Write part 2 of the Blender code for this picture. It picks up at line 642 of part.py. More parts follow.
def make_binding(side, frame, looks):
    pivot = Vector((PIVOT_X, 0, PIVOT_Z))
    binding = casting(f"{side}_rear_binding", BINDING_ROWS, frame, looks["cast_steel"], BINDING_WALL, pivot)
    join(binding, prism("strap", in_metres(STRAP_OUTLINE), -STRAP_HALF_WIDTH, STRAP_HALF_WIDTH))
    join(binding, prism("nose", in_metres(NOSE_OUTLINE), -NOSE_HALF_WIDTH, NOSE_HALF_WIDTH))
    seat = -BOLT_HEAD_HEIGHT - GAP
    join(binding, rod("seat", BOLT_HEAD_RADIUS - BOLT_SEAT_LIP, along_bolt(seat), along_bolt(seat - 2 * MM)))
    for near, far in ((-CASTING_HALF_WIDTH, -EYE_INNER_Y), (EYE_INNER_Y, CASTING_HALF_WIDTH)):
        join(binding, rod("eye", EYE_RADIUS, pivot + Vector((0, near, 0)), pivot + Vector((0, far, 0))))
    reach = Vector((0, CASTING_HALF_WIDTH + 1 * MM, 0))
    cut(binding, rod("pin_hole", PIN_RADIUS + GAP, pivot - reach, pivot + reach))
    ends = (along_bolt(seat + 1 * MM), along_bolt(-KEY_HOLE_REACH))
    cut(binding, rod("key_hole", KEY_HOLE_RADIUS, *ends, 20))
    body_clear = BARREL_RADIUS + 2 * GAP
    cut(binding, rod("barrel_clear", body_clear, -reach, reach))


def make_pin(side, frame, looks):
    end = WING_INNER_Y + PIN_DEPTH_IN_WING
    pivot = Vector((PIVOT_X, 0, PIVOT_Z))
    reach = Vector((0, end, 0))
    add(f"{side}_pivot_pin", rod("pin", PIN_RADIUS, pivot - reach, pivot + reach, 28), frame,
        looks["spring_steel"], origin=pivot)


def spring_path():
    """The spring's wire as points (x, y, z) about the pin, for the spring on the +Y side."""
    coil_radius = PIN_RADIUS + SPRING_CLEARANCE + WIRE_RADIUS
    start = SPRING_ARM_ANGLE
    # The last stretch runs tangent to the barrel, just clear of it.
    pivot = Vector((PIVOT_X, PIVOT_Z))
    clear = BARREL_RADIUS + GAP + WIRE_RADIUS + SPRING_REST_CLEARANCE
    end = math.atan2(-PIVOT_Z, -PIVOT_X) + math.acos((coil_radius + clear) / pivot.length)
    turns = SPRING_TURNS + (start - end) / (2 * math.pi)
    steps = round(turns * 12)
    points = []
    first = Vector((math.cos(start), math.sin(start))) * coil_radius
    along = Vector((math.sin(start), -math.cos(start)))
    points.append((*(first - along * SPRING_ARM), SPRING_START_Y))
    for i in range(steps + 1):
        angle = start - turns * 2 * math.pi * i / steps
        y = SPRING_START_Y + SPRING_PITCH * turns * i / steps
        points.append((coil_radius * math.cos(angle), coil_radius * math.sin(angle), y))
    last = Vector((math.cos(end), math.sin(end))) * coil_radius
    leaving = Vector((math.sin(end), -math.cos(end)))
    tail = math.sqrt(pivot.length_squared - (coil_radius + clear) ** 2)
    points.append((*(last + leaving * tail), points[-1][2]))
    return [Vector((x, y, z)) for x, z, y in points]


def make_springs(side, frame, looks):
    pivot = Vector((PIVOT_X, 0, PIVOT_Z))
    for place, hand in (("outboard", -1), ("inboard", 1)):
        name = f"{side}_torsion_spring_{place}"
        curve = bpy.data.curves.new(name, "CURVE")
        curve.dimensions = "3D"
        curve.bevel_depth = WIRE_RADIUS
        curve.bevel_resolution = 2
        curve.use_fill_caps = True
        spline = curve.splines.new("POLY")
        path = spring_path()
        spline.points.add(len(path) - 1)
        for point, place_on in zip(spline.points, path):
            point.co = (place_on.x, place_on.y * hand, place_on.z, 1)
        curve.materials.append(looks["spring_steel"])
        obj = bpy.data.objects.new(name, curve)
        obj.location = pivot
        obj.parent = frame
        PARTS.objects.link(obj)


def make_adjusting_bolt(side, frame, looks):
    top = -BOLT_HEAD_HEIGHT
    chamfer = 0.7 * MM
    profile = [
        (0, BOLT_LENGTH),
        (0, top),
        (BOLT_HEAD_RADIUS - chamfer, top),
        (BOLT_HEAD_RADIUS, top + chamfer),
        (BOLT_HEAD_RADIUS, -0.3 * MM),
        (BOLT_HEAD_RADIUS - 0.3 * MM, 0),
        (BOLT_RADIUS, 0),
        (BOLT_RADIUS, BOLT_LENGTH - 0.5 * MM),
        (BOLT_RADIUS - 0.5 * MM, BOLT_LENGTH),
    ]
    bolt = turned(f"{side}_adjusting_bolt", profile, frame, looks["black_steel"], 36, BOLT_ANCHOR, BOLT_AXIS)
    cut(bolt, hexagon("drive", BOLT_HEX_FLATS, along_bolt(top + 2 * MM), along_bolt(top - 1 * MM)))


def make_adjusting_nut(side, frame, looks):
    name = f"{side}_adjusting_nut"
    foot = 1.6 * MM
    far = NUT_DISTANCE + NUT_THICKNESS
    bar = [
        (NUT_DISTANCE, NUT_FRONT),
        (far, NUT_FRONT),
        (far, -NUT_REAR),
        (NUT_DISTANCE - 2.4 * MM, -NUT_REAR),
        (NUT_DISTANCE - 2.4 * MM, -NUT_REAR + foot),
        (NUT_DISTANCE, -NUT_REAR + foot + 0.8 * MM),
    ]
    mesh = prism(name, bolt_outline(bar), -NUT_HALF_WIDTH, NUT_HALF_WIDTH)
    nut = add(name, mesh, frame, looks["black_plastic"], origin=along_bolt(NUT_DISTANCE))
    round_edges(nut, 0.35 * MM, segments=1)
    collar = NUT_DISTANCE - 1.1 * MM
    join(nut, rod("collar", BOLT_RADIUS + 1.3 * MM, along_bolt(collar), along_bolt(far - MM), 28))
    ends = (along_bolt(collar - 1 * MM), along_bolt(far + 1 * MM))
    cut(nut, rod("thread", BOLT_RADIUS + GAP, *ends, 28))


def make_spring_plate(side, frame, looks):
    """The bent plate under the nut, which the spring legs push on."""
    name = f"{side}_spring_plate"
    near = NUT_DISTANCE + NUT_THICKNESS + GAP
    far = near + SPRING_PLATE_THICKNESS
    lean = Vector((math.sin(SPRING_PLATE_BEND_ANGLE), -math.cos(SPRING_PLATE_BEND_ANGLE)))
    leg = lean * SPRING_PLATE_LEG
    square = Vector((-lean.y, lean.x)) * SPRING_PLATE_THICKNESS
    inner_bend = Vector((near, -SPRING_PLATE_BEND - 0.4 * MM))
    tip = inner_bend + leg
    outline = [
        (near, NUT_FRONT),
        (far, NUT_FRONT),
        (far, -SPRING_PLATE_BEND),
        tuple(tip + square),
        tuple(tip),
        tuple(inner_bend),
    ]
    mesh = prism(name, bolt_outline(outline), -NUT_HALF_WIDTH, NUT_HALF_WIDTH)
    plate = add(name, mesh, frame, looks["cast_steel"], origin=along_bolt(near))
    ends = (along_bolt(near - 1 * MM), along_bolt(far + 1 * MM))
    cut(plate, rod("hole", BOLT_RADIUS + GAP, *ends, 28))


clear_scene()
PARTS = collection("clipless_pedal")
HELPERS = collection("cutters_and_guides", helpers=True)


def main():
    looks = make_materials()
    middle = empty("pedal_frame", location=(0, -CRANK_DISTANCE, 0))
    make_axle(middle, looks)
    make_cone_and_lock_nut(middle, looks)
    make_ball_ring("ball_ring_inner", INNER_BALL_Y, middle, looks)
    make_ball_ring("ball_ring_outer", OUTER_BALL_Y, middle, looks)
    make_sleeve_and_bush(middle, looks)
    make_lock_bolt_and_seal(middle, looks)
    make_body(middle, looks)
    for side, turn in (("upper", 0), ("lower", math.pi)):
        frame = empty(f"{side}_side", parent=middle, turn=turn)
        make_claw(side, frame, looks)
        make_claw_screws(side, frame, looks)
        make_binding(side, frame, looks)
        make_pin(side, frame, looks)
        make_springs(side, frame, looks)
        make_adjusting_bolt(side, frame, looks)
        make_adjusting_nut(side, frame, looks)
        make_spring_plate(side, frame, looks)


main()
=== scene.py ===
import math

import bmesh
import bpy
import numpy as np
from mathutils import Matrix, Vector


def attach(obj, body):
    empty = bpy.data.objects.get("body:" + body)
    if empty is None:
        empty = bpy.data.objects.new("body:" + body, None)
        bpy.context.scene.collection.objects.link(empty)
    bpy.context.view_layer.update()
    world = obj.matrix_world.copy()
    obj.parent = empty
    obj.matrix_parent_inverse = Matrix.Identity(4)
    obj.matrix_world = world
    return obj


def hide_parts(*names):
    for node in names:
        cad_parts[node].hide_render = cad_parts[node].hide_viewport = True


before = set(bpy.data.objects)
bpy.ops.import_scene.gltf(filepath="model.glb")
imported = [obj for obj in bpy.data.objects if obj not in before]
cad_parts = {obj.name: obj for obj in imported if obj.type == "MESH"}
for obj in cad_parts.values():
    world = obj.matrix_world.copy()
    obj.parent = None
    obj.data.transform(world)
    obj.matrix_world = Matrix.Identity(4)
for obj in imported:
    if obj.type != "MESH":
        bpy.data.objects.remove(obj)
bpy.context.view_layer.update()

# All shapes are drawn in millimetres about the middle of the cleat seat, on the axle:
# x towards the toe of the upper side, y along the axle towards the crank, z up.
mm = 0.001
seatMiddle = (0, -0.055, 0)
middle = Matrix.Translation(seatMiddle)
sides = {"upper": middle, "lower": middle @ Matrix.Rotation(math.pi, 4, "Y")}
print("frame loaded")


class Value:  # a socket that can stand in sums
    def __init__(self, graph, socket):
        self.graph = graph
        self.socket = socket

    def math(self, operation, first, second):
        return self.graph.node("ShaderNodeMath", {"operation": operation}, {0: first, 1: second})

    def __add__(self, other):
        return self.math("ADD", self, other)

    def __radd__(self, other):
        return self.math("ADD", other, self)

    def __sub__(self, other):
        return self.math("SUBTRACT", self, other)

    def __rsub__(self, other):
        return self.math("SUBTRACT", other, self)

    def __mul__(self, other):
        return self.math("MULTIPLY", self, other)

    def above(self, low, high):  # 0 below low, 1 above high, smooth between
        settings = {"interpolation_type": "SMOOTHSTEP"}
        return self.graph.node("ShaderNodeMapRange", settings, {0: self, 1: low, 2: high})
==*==
▸ **WORK TO COMPLETE**
Extract exactly the run of lines beginning at the line with "clear_scene()" and ending at the line with "obj.data.transform(world)", including both ends and nothing beyond them.

▸ **CORRECT RESPONSE**
clear_scene()
PARTS = collection("clipless_pedal")
HELPERS = collection("cutters_and_guides", helpers=True)


def main():
    looks = make_materials()
    middle = empty("pedal_frame", location=(0, -CRANK_DISTANCE, 0))
    make_axle(middle, looks)
    make_cone_and_lock_nut(middle, looks)
    make_ball_ring("ball_ring_inner", INNER_BALL_Y, middle, looks)
    make_ball_ring("ball_ring_outer", OUTER_BALL_Y, middle, looks)
    make_sleeve_and_bush(middle, looks)
    make_lock_bolt_and_seal(middle, looks)
    make_body(middle, looks)
    for side, turn in (("upper", 0), ("lower", math.pi)):
        frame = empty(f"{side}_side", parent=middle, turn=turn)
        make_claw(side, frame, looks)
        make_claw_screws(side, frame, looks)
        make_binding(side, frame, looks)
        make_pin(side, frame, looks)
        make_springs(side, frame, looks)
        make_adjusting_bolt(side, frame, looks)
        make_adjusting_nut(side, frame, looks)
        make_spring_plate(side, frame, looks)


main()
=== scene.py ===
import math

import bmesh
import bpy
import numpy as np
from mathutils import Matrix, Vector


def attach(obj, body):
    empty = bpy.data.objects.get("body:" + body)
    if empty is None:
        empty = bpy.data.objects.new("body:" + body, None)
        bpy.context.scene.collection.objects.link(empty)
    bpy.context.view_layer.update()
    world = obj.matrix_world.copy()
    obj.parent = empty
    obj.matrix_parent_inverse = Matrix.Identity(4)
    obj.matrix_world = world
    return obj


def hide_parts(*names):
    for node in names:
        cad_parts[node].hide_render = cad_parts[node].hide_viewport = True


before = set(bpy.data.objects)
bpy.ops.import_scene.gltf(filepath="model.glb")
imported = [obj for obj in bpy.data.objects if obj not in before]
cad_parts = {obj.name: obj for obj in imported if obj.type == "MESH"}
for obj in cad_parts.values():
    world = obj.matrix_world.copy()
    obj.parent = None
    obj.data.transform(world)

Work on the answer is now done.